**Given data:**
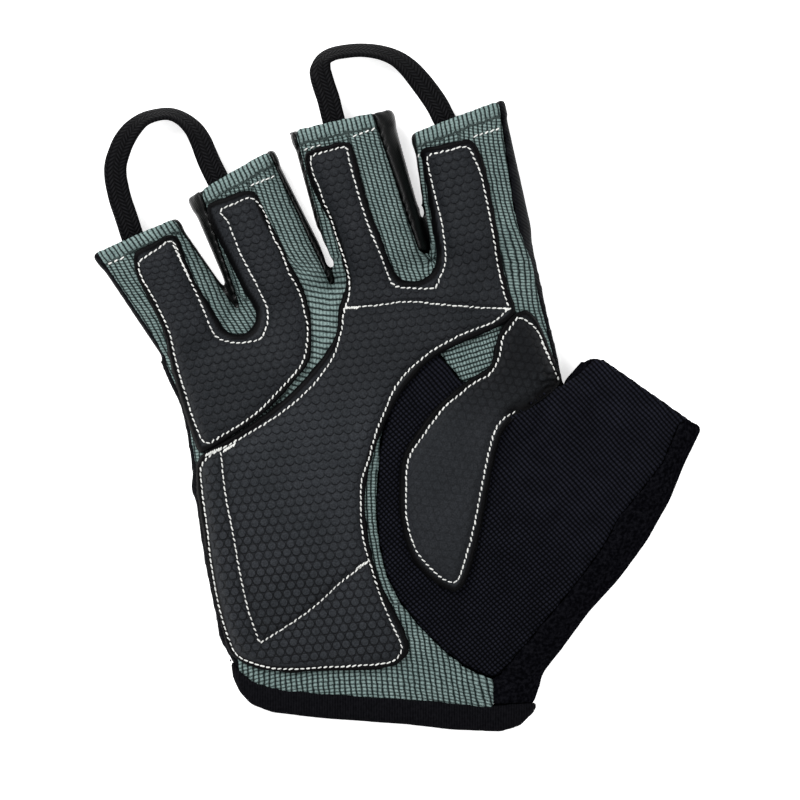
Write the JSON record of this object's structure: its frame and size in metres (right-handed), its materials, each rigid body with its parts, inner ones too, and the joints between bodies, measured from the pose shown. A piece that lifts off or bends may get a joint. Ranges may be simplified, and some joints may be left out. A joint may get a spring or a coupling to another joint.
{
  "type": "weightlifting glove",
  "caption": "Half-finger training glove for the right hand, knit with embossed leather palm pads, white topstitching, a bound wrist and tape loops to pull it off.",
  "frame": {"origin": "under the middle of the palm, on the flat back that the glove rests on", "axes": "+Y from the wrist to the fingertips, +Z out of the palm, and +X towards the thumb"},
  "size_m": [0.1645, 0.1867, 0.0245],
  "materials": {
    "knit_grey": "ribbed stretch knit, grey-green",
    "back_cloth": "ribbed stretch knit, black",
    "satin_cloth": "smooth stretch satin, black",
    "knit_black": "ribbed stretch knit, black",
    "plush_cloth": "short-pile terry, black",
    "binding_cloth": "soft brushed binding, black",
    "pad_leather": "charcoal leather embossed with round cells",
    "braid_tape": "flat braided tape, black"
  },
  "bodies": {
    "root": {"palm_panel": "knit_grey", "back_panel": "back_cloth", "fourchette_little_ring": "satin_cloth", "fourchette_ring_middle": "satin_cloth", "fourchette_middle_index": "satin_cloth", "thumb_panel": "knit_black", "thumb_side_panel": "plush_cloth", "cuff_binding": "binding_cloth", "ring_little_pad": "pad_leather", "palm_pad": "pad_leather", "thumb_pad": "pad_leather", "pull_loop_little_ring": "braid_tape", "pull_loop_middle_index": "braid_tape"}
  },
  "joints": []
}
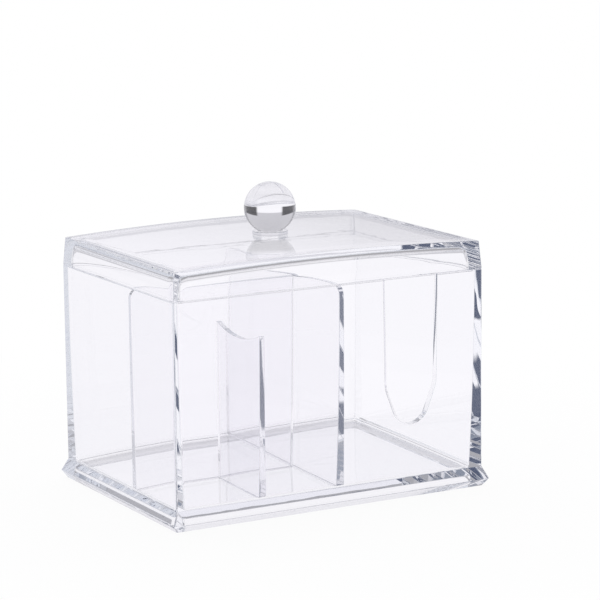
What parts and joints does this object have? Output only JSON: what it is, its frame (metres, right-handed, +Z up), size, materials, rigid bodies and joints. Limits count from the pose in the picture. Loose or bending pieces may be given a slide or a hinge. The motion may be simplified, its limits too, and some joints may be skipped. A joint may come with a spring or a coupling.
{
  "type": "divided storage box with lift-off lid",
  "caption": "Clear plastic box with a bevelled foot, divided cells, a finger slot in the front wall and a lift-off arched lid with a ball knob.",
  "frame": {"origin": "on the resting plane, under the centre of the box", "axes": "+X along the long side towards the large cell, -Y the front with the finger slot, +Z up; the two small cells are at the front left"},
  "size_m": [0.15, 0.11, 0.13],
  "materials": {
    "moulded_clear": "water-clear moulded acrylic, glossy, with a faint ripple from the mould",
    "sheet_clear": "water-clear acrylic sheet, glossy faces and polished edges",
    "turned_clear": "water-clear acrylic, turned and polished"
  },
  "bodies": {
    "box": {"tub": "moulded_clear", "tall_divider": "sheet_clear", "cross_divider": "sheet_clear", "low_divider": "sheet_clear"},
    "cover": {"lid": "moulded_clear", "knob_collar": "turned_clear", "knob_ball": "turned_clear"}
  },
  "joints": [
    {"name": "lid_lift", "type": "slide", "parent": "box", "child": "cover", "axis": [0, 0, 1], "range_m": [0, 0.12]}
  ]
}
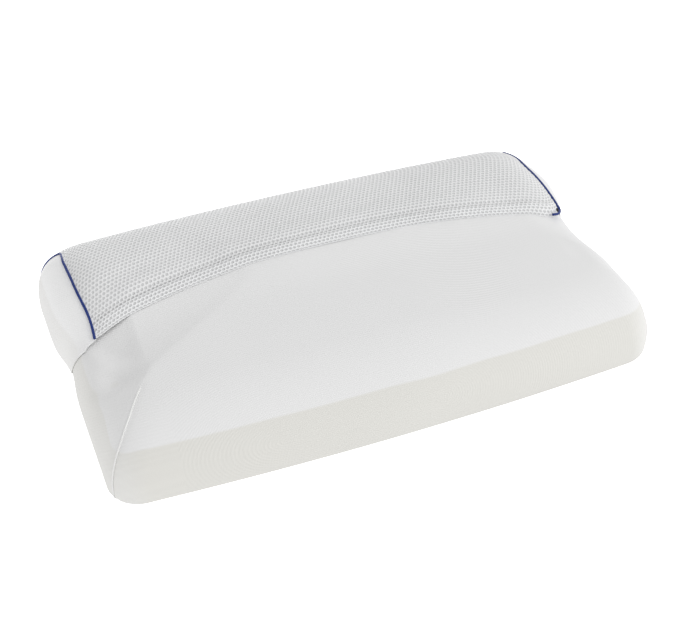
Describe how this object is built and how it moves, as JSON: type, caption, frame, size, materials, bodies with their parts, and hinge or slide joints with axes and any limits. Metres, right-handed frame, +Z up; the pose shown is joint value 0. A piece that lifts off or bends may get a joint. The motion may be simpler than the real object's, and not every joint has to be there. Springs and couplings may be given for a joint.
{
  "type": "foam pillow in a knit undercover with its outer cover drawn back",
  "caption": "Contoured layered foam pillow in a tight knit undercover, its zip-off outer cover of open mesh with piped ends drawn back over the rear half.",
  "frame": {"origin": "on the surface the pillow lies on, under the middle of the whole part", "axes": "+X along the long side, +Y towards the covered rear half, +Z up"},
  "size_m": [0.7163, 0.435, 0.1189],
  "materials": {
    "white_foam": "soft matt white foam, open cells",
    "cream_foam": "soft matt cream foam, open cells",
    "white_jersey": "fine white stretch knit, slightly sheer, matt",
    "spacer_mesh": "white open spacer mesh with round holes, slight sheen",
    "white_panel": "plain white knit, matt",
    "blue_piping": "deep blue woven piping, slight sheen"
  },
  "bodies": {
    "root": {"foam_lower_layer": "cream_foam", "foam_upper_layer": "white_foam", "jersey_casing": "white_jersey", "cover_mesh_panel": "spacer_mesh", "cover_end_panel_left": "white_panel", "cover_end_panel_right": "white_panel", "cover_base_panel": "white_panel", "piping_left": "blue_piping", "piping_right": "blue_piping"}
  },
  "joints": []
}
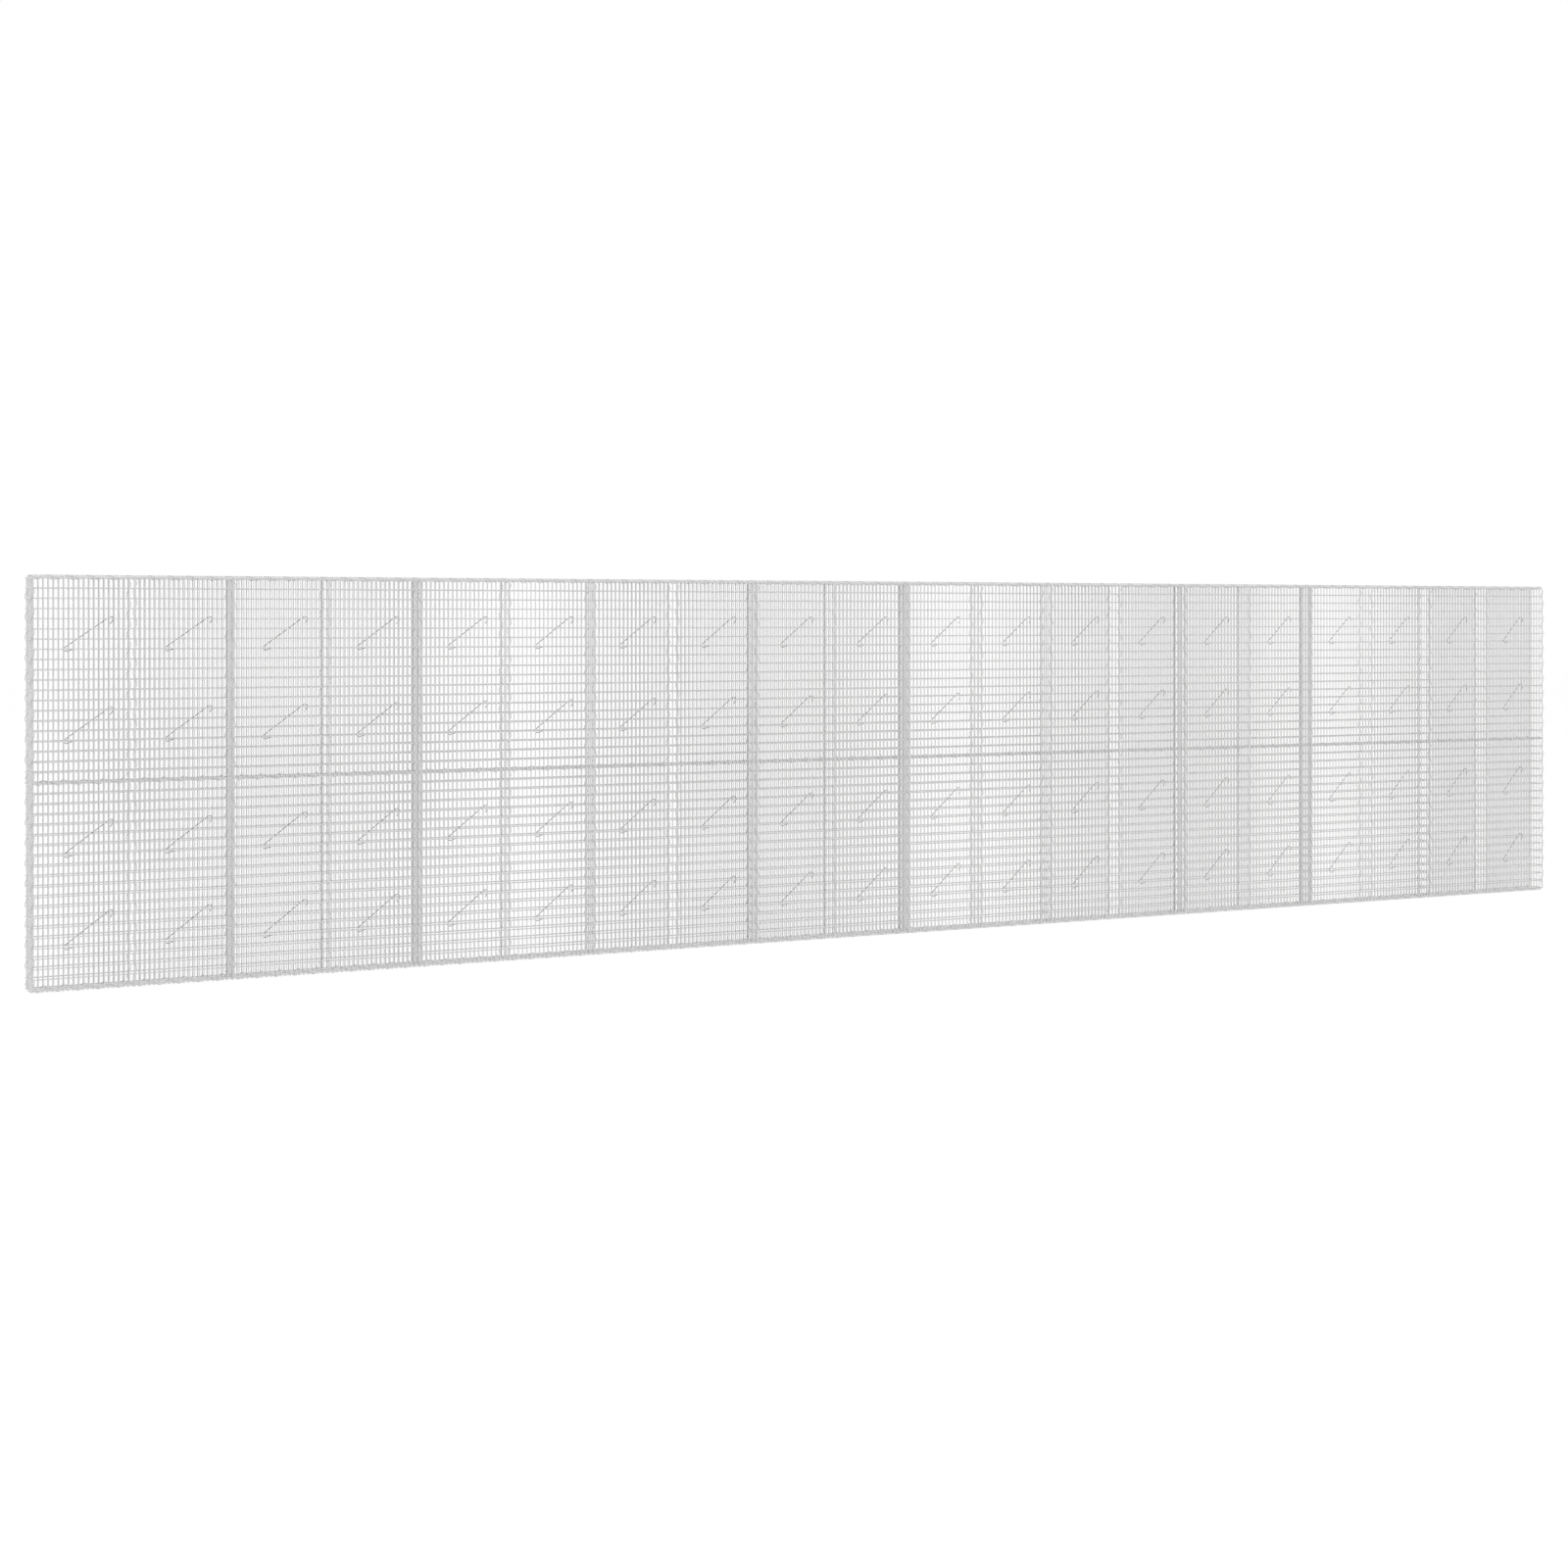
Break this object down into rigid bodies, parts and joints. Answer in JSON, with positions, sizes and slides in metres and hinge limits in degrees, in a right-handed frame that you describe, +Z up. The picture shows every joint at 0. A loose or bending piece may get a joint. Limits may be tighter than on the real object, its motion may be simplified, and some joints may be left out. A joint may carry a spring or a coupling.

**Goal of the exercise:** Extract the full set of entries word for word.

**Output of the exercise:**
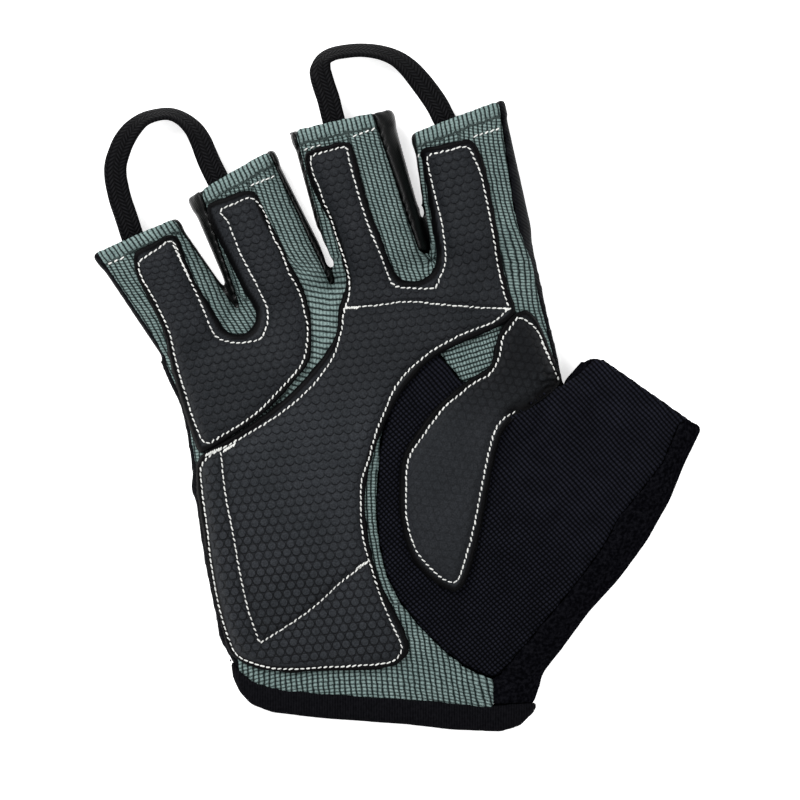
Write the JSON record of this object's structure: its frame and size in metres (right-handed), its materials, each rigid body with its parts, inner ones too, and the joints between bodies, measured from the pose shown. A piece that lifts off or bends may get a joint. Ranges may be simplified, and some joints may be left out. A joint may get a spring or a coupling to another joint.
{
  "type": "weightlifting glove",
  "caption": "Half-finger training glove for the right hand, knit with embossed leather palm pads, white topstitching, a bound wrist and tape loops to pull it off.",
  "frame": {"origin": "under the middle of the palm, on the flat back that the glove rests on", "axes": "+Y from the wrist to the fingertips, +Z out of the palm, and +X towards the thumb"},
  "size_m": [0.1645, 0.1867, 0.0245],
  "materials": {
    "knit_grey": "ribbed stretch knit, grey-green",
    "back_cloth": "ribbed stretch knit, black",
    "satin_cloth": "smooth stretch satin, black",
    "knit_black": "ribbed stretch knit, black",
    "plush_cloth": "short-pile terry, black",
    "binding_cloth": "soft brushed binding, black",
    "pad_leather": "charcoal leather embossed with round cells",
    "braid_tape": "flat braided tape, black"
  },
  "bodies": {
    "root": {"palm_panel": "knit_grey", "back_panel": "back_cloth", "fourchette_little_ring": "satin_cloth", "fourchette_ring_middle": "satin_cloth", "fourchette_middle_index": "satin_cloth", "thumb_panel": "knit_black", "thumb_side_panel": "plush_cloth", "cuff_binding": "binding_cloth", "ring_little_pad": "pad_leather", "palm_pad": "pad_leather", "thumb_pad": "pad_leather", "pull_loop_little_ring": "braid_tape", "pull_loop_middle_index": "braid_tape"}
  },
  "joints": []
}
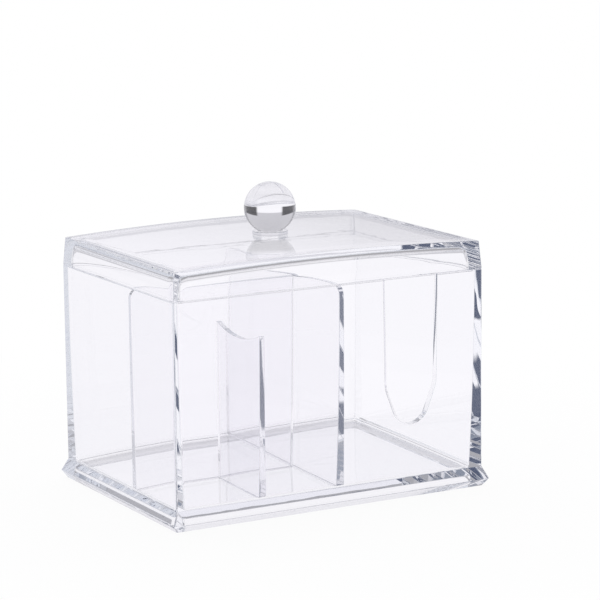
What parts and joints does this object have? Output only JSON: what it is, its frame (metres, right-handed, +Z up), size, materials, rigid bodies and joints. Limits count from the pose in the picture. Loose or bending pieces may be given a slide or a hinge. The motion may be simplified, its limits too, and some joints may be skipped. A joint may come with a spring or a coupling.
{
  "type": "divided storage box with lift-off lid",
  "caption": "Clear plastic box with a bevelled foot, divided cells, a finger slot in the front wall and a lift-off arched lid with a ball knob.",
  "frame": {"origin": "on the resting plane, under the centre of the box", "axes": "+X along the long side towards the large cell, -Y the front with the finger slot, +Z up; the two small cells are at the front left"},
  "size_m": [0.15, 0.11, 0.13],
  "materials": {
    "moulded_clear": "water-clear moulded acrylic, glossy, with a faint ripple from the mould",
    "sheet_clear": "water-clear acrylic sheet, glossy faces and polished edges",
    "turned_clear": "water-clear acrylic, turned and polished"
  },
  "bodies": {
    "box": {"tub": "moulded_clear", "tall_divider": "sheet_clear", "cross_divider": "sheet_clear", "low_divider": "sheet_clear"},
    "cover": {"lid": "moulded_clear", "knob_collar": "turned_clear", "knob_ball": "turned_clear"}
  },
  "joints": [
    {"name": "lid_lift", "type": "slide", "parent": "box", "child": "cover", "axis": [0, 0, 1], "range_m": [0, 0.12]}
  ]
}
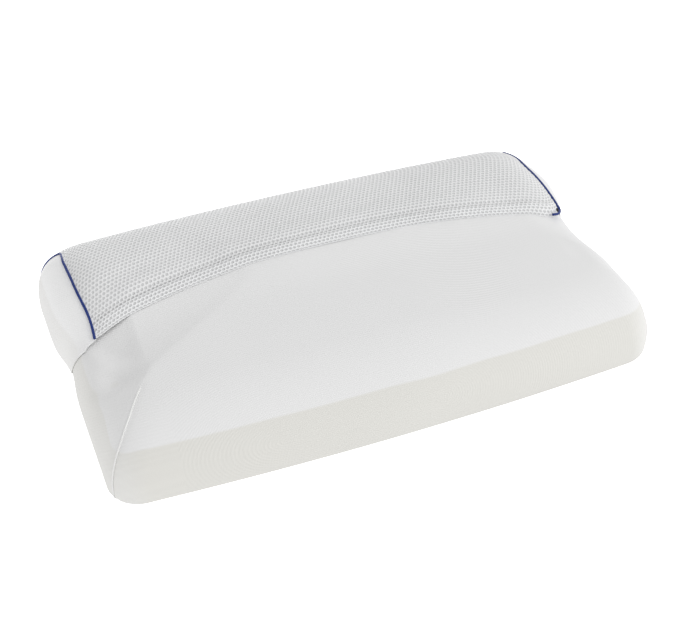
Describe how this object is built and how it moves, as JSON: type, caption, frame, size, materials, bodies with their parts, and hinge or slide joints with axes and any limits. Metres, right-handed frame, +Z up; the pose shown is joint value 0. A piece that lifts off or bends may get a joint. The motion may be simpler than the real object's, and not every joint has to be there. Springs and couplings may be given for a joint.
{
  "type": "foam pillow in a knit undercover with its outer cover drawn back",
  "caption": "Contoured layered foam pillow in a tight knit undercover, its zip-off outer cover of open mesh with piped ends drawn back over the rear half.",
  "frame": {"origin": "on the surface the pillow lies on, under the middle of the whole part", "axes": "+X along the long side, +Y towards the covered rear half, +Z up"},
  "size_m": [0.7163, 0.435, 0.1189],
  "materials": {
    "white_foam": "soft matt white foam, open cells",
    "cream_foam": "soft matt cream foam, open cells",
    "white_jersey": "fine white stretch knit, slightly sheer, matt",
    "spacer_mesh": "white open spacer mesh with round holes, slight sheen",
    "white_panel": "plain white knit, matt",
    "blue_piping": "deep blue woven piping, slight sheen"
  },
  "bodies": {
    "root": {"foam_lower_layer": "cream_foam", "foam_upper_layer": "white_foam", "jersey_casing": "white_jersey", "cover_mesh_panel": "spacer_mesh", "cover_end_panel_left": "white_panel", "cover_end_panel_right": "white_panel", "cover_base_panel": "white_panel", "piping_left": "blue_piping", "piping_right": "blue_piping"}
  },
  "joints": []
}
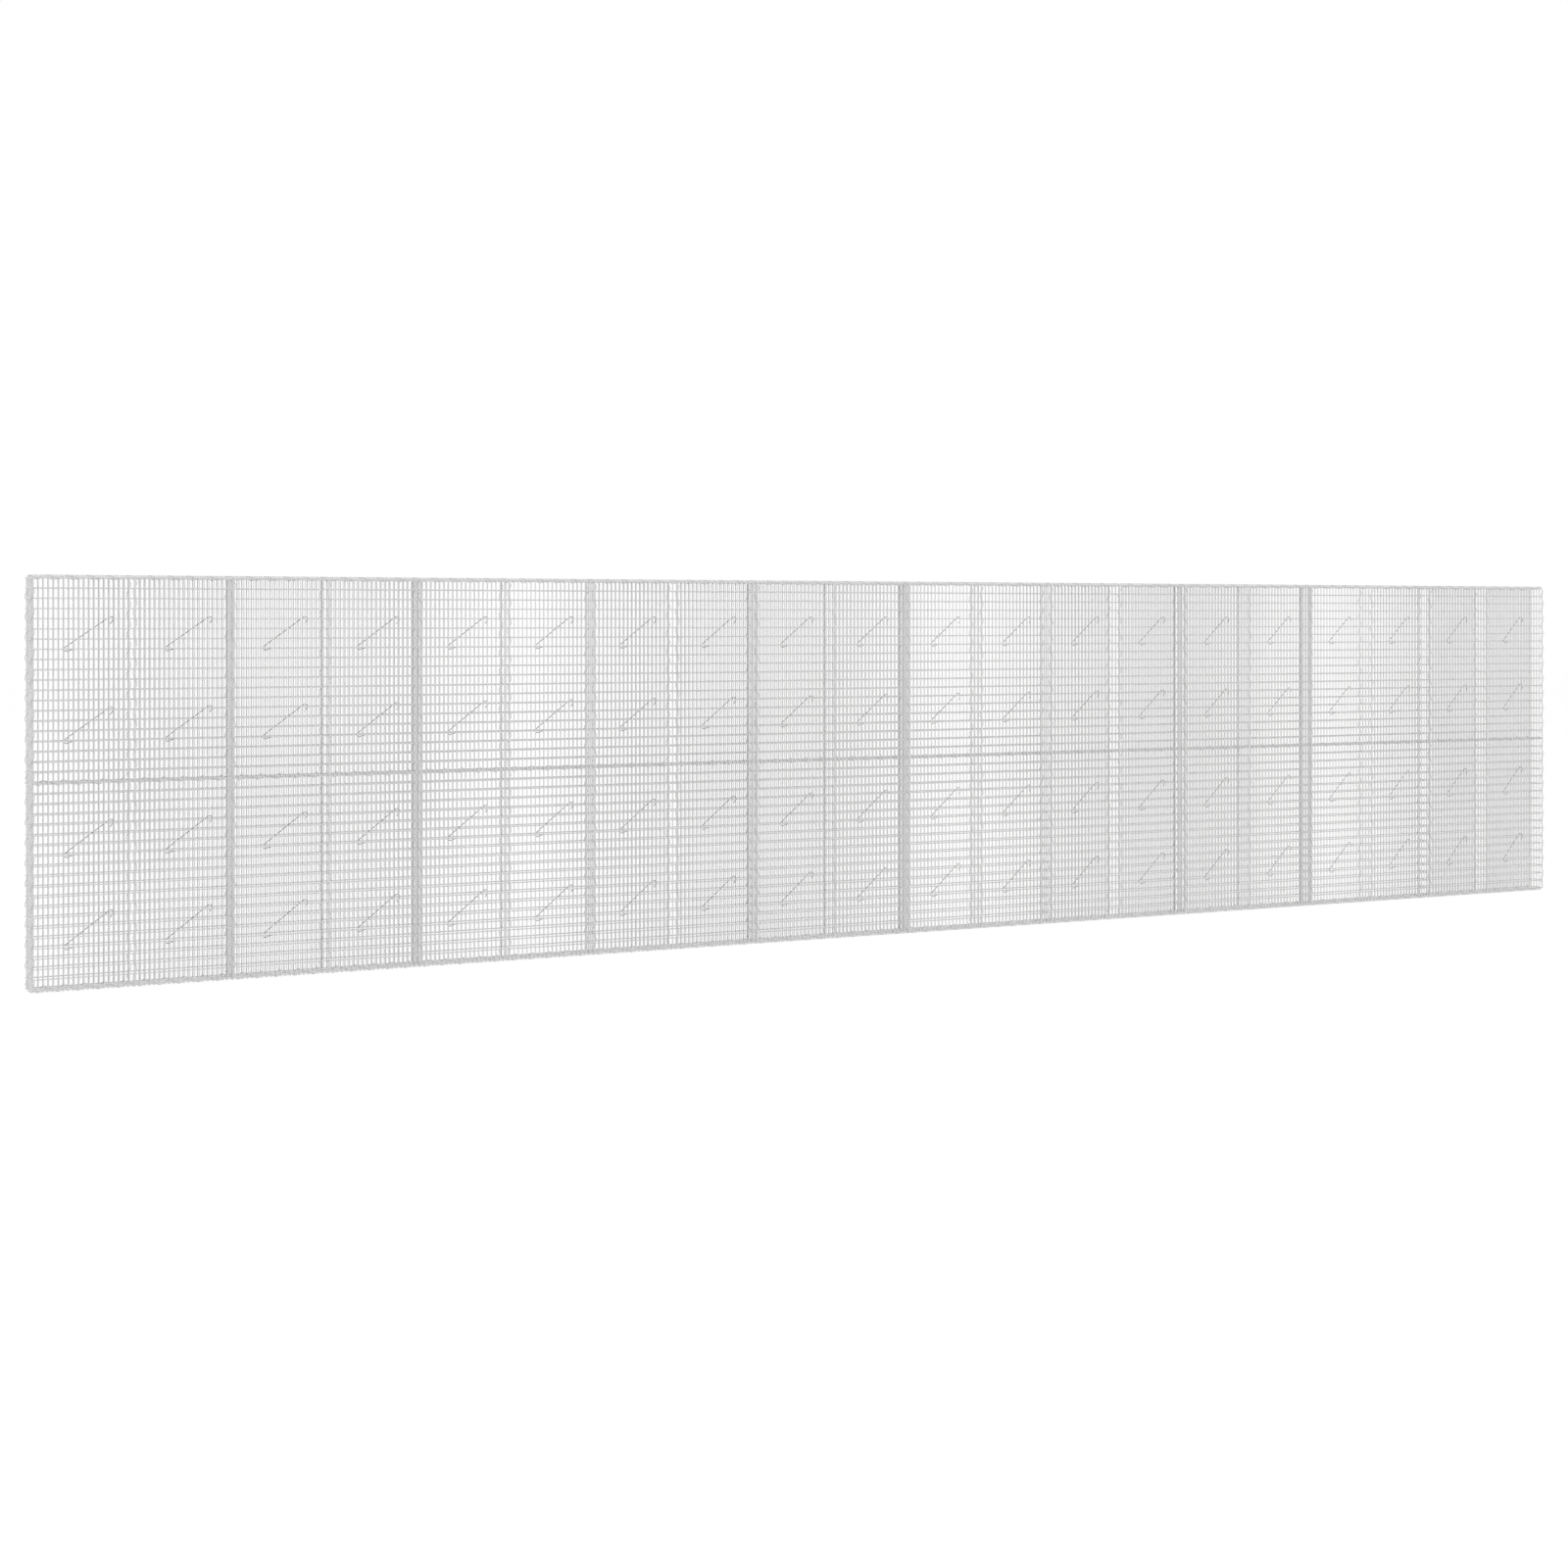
Break this object down into rigid bodies, parts and joints. Answer in JSON, with positions, sizes and slides in metres and hinge limits in degrees, in a right-handed frame that you describe, +Z up. The picture shows every joint at 0. A loose or bending piece may get a joint. Limits may be tighter than on the real object, its motion may be simplified, and some joints may be left out. A joint may carry a spring or a coupling.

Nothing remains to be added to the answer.